WHAT THE TASK REQUIRES
Which lines hold the word "joints"? Copy each of them.
##########
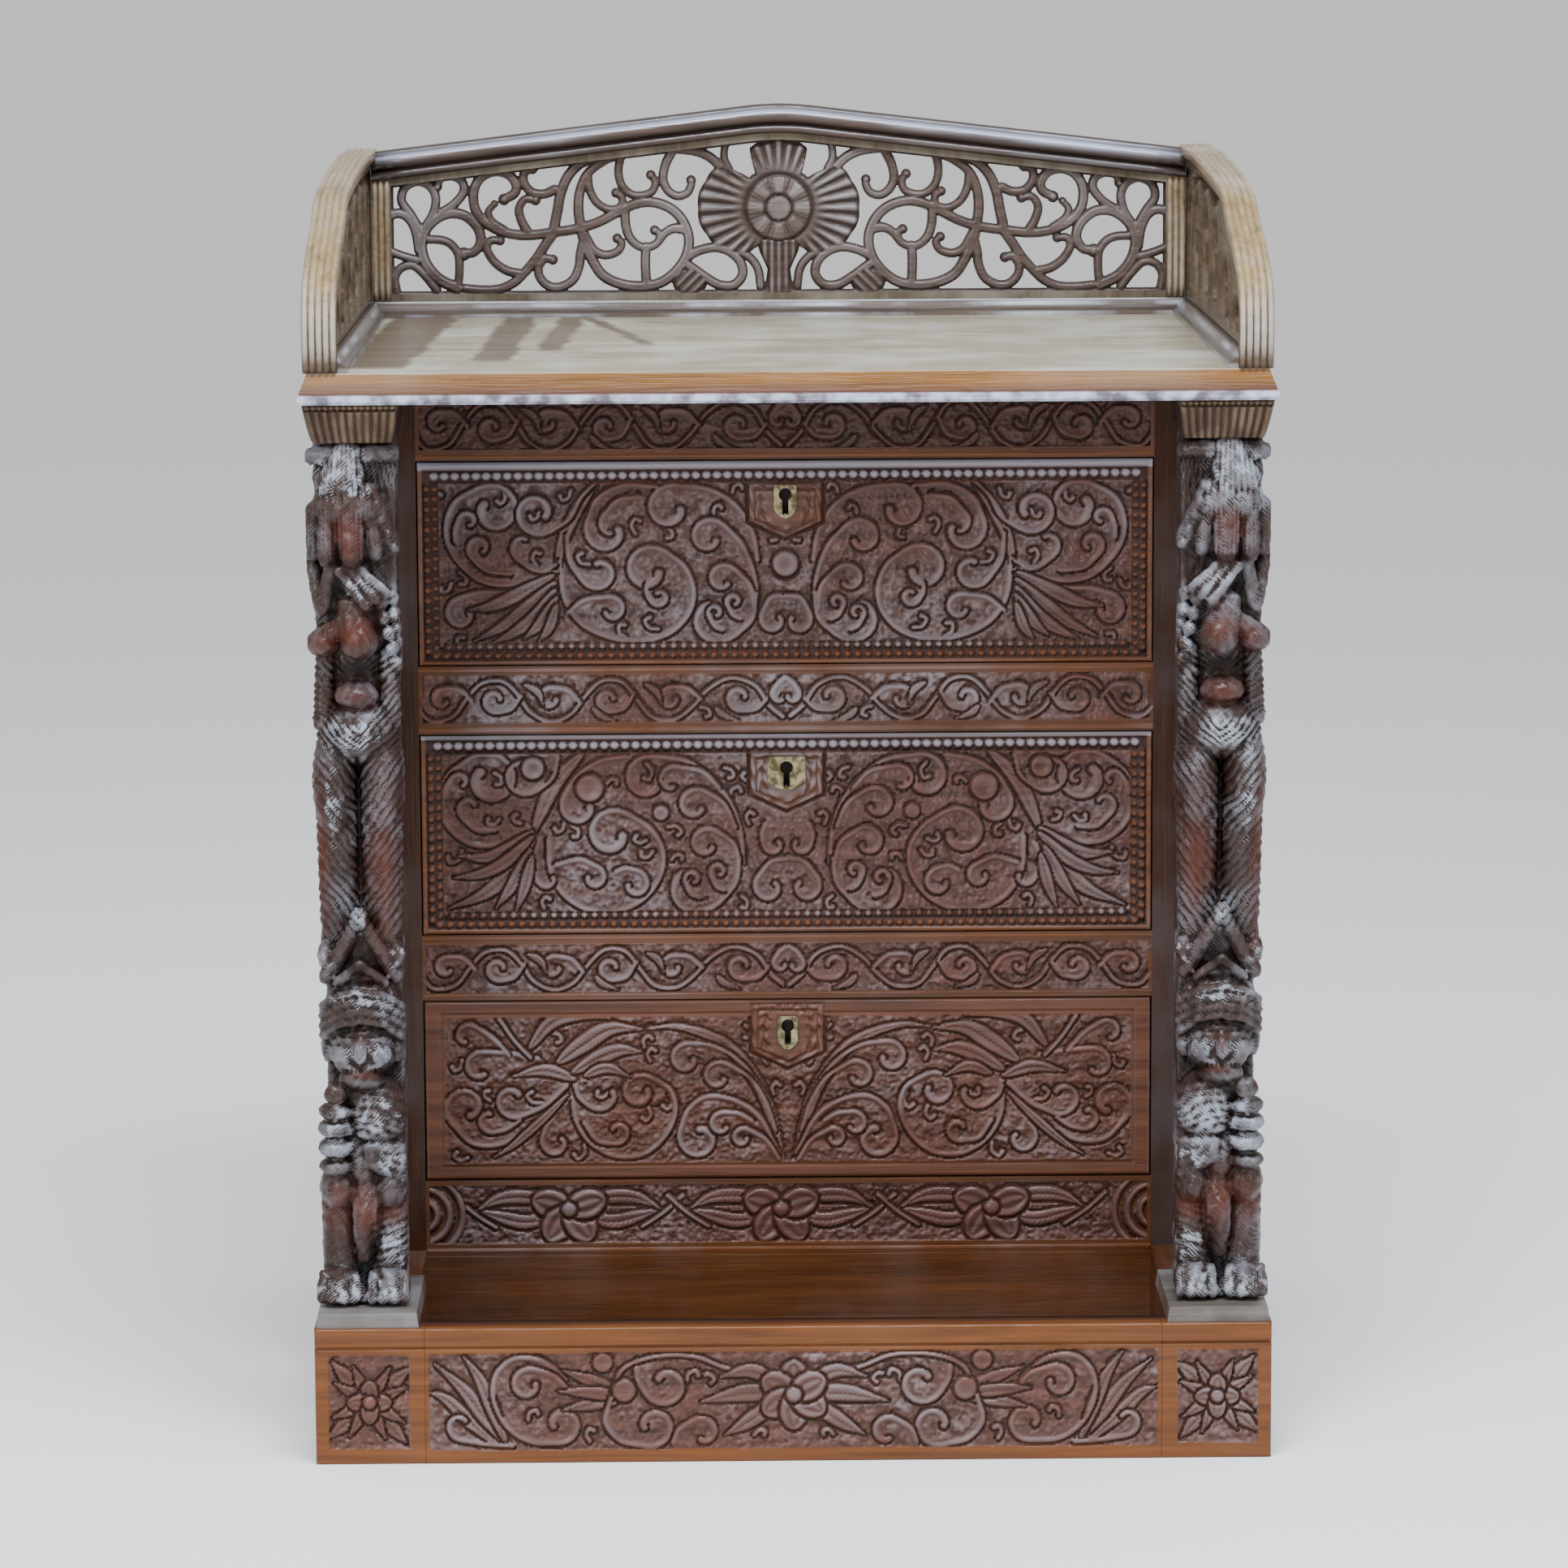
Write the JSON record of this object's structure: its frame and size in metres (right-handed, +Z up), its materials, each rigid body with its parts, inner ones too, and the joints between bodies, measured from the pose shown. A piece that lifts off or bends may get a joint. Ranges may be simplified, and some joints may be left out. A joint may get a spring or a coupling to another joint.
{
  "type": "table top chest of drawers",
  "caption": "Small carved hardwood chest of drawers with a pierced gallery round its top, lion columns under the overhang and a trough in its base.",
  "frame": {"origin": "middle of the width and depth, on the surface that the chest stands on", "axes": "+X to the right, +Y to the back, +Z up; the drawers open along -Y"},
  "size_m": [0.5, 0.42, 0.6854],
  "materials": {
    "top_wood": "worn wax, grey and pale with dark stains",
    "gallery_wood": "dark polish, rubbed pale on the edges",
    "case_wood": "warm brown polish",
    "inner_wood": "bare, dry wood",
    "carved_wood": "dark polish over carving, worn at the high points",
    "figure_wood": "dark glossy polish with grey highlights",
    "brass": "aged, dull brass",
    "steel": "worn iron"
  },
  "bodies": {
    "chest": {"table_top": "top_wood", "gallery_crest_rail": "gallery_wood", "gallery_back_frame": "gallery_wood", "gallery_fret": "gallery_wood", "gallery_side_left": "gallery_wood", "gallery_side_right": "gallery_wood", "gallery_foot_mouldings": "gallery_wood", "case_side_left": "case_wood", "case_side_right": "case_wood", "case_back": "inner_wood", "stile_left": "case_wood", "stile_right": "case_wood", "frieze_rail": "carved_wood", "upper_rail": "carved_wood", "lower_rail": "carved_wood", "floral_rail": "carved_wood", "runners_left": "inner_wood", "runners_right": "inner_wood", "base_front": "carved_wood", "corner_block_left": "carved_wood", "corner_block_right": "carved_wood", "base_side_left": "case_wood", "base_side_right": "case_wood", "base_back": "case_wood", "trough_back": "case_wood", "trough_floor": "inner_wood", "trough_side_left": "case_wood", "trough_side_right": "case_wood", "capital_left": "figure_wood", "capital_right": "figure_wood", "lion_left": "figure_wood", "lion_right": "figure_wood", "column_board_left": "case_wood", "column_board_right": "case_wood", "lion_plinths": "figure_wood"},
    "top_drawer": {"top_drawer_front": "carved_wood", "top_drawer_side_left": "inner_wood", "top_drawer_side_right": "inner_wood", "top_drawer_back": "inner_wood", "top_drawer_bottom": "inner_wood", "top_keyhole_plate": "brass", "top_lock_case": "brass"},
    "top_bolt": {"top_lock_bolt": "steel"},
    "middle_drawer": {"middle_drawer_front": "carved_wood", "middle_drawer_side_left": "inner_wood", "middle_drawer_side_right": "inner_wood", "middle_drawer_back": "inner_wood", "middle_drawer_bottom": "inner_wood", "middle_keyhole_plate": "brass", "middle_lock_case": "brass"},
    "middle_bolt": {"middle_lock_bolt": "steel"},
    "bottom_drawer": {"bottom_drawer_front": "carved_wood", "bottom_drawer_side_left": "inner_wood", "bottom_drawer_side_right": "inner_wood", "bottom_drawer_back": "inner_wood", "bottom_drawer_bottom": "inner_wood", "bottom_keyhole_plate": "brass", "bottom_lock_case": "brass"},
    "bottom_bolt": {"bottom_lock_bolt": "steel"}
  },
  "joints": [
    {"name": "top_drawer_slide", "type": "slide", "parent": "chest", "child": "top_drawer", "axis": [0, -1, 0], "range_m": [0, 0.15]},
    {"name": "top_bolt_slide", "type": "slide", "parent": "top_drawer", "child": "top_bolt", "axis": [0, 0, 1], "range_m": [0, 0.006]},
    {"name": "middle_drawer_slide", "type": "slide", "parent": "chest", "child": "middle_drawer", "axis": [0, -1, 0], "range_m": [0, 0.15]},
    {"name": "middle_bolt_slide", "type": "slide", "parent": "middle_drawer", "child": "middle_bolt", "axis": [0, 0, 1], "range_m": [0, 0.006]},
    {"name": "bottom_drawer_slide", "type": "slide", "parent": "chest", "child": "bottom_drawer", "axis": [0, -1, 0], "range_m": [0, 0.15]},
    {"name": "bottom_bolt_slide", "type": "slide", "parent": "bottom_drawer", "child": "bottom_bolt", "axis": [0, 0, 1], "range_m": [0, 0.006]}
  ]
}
##########
RIGHT ANSWER
Write the JSON record of this object's structure: its frame and size in metres (right-handed, +Z up), its materials, each rigid body with its parts, inner ones too, and the joints between bodies, measured from the pose shown. A piece that lifts off or bends may get a joint. Ranges may be simplified, and some joints may be left out. A joint may get a spring or a coupling to another joint.
  "joints": [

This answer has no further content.